CEXs still account for the bulk of all futures volumes, but DeFi options and perps are now much closer in terms of user experience. This is thanks partially to protocols migrating to L2s where fees are lower and throughput is higher, and also due to better design that has made perps platforms such as GMX on Arbitrum a viable alternative to CEX trading. The number of markets that perps protocols such as dYdX can support has also increased significantly, allowing access to hundreds of digital assets. Improved onchain liquidation engines, meanwhile, ensure that positions which become under-collateralized don’t threaten the health of the entire protocol.

The Future of Onchain Trading

DeFi is steadily evolving to incorporate new technology, such as ZK proofs which enable private transactions – ideal for perps markets where institutions and pro traders have no desire to disclose stop losses or wallet balances.
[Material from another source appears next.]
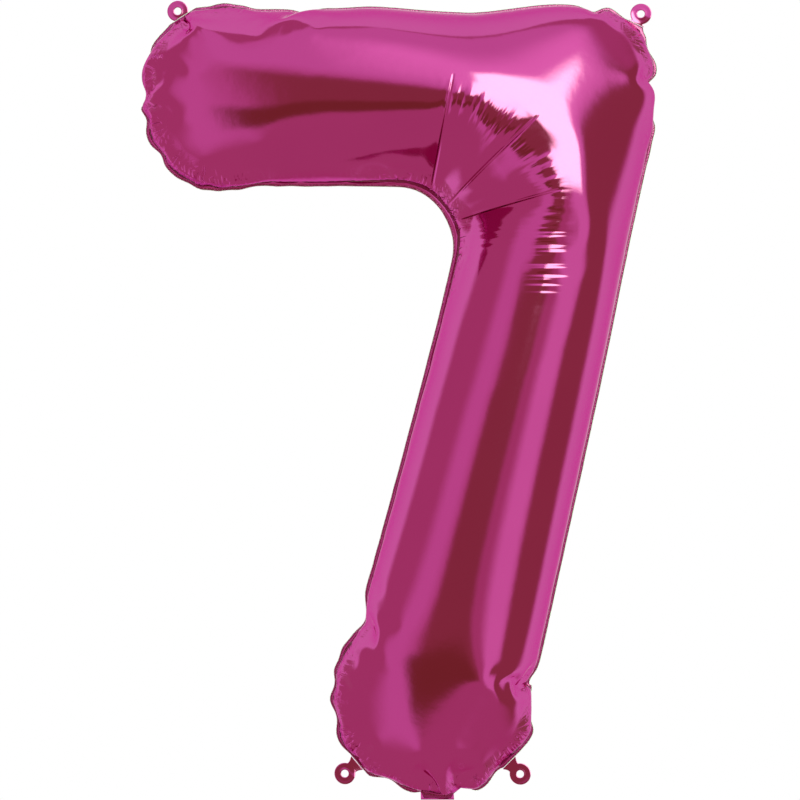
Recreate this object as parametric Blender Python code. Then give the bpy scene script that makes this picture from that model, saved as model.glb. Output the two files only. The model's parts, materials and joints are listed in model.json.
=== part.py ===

It also now encompasses a much broader range of assets than CEXs can offer, particularly in the field of tokenized RWAs which have grown into a multi-billion dollar sector.

Despite this progress, there’s still work to be done in improving the onchain trading experience, particularly in terms of liquidity and reducing fragmentation. But over the last four years, DeFi has shown itself to be the frontline of much of the innovation that is occurring throughout the cryptoconomy. Where there’s a will there’s a way, and as DeFi devs have consistently demonstrated, the will to engineer onchain solutions that can surpass CEXs while maintaining decentralization is unbounded.